Reginald P. Farnsworth would like to note that this is the kind of thing that is usually caught by staff. A Secretary of Defense reading a prayer at a Pentagon worship service goes through, in theory, speechwriting review, communications review, and — if the text claims biblical provenance — presumably some minimal fact-checking against an actual Bible, which is a document available for approximately $15 at most bookstores and free in every hotel room in the country. The text was not checked against a Bible. The text was instead checked against, if anything, memory — and the memory in question was of a 1994 film that approximately 80% of American adults have seen.
Gerald the houseplant has reviewed the transcript of the prayer. Gerald has also reviewed Ezekiel 25:17 in multiple translations. Gerald has notes on neither of them. Gerald would, however, like it noted that he is a plant and has therefore read more Bible this week than the Department of War has.
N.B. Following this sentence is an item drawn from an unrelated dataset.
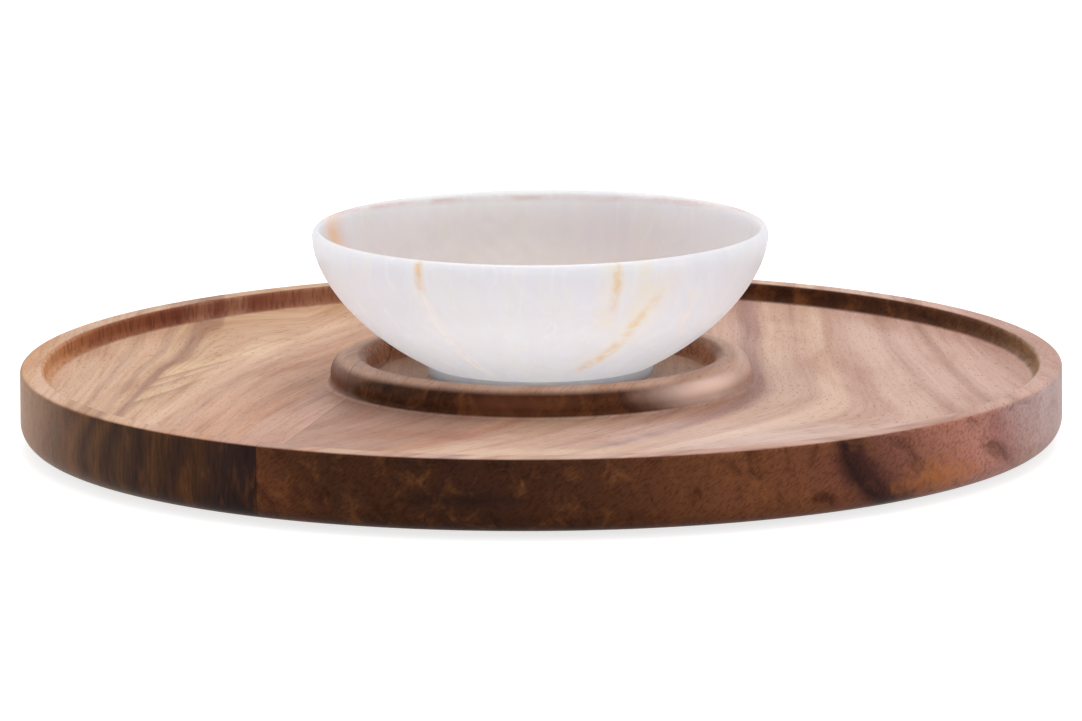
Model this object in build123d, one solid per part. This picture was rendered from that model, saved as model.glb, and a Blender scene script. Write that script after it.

Reginald P. Farnsworth, Senior Correspondent, filed this piece on April 18, 2026, with a confidence level of 100% and zero fake sources, because every element of the story is documented: the Pentagon worship service is confirmed by Newsweek, AOL, and Word&Way. The prayer’s text is reproduced verbatim from the livestream. The Pulp Fiction screenplay is widely available. Ezekiel 25:17 is in the Bible. The Samuel L. Jackson monologue is an Academy Award-winning piece of original writing by Quentin Tarantino and Roger Avary. The Palm Sunday response from Pope Leo XIV is confirmed. Archbishop Marx’s “shameless blasphemy” comment is from his Easter sermon. The articles of impeachment filed by House Democrats are confirmed. Pentagon Press Secretary Kingsley Wilson’s “Department of War” reference is verbatim. Patricia Unnamed-Source continues to cover the Iran war from the diplomatic side. Patricia is watching the Strait. Reginald is watching the theology. Gerald has read his Bible this week. Gerald has not seen Pulp Fiction.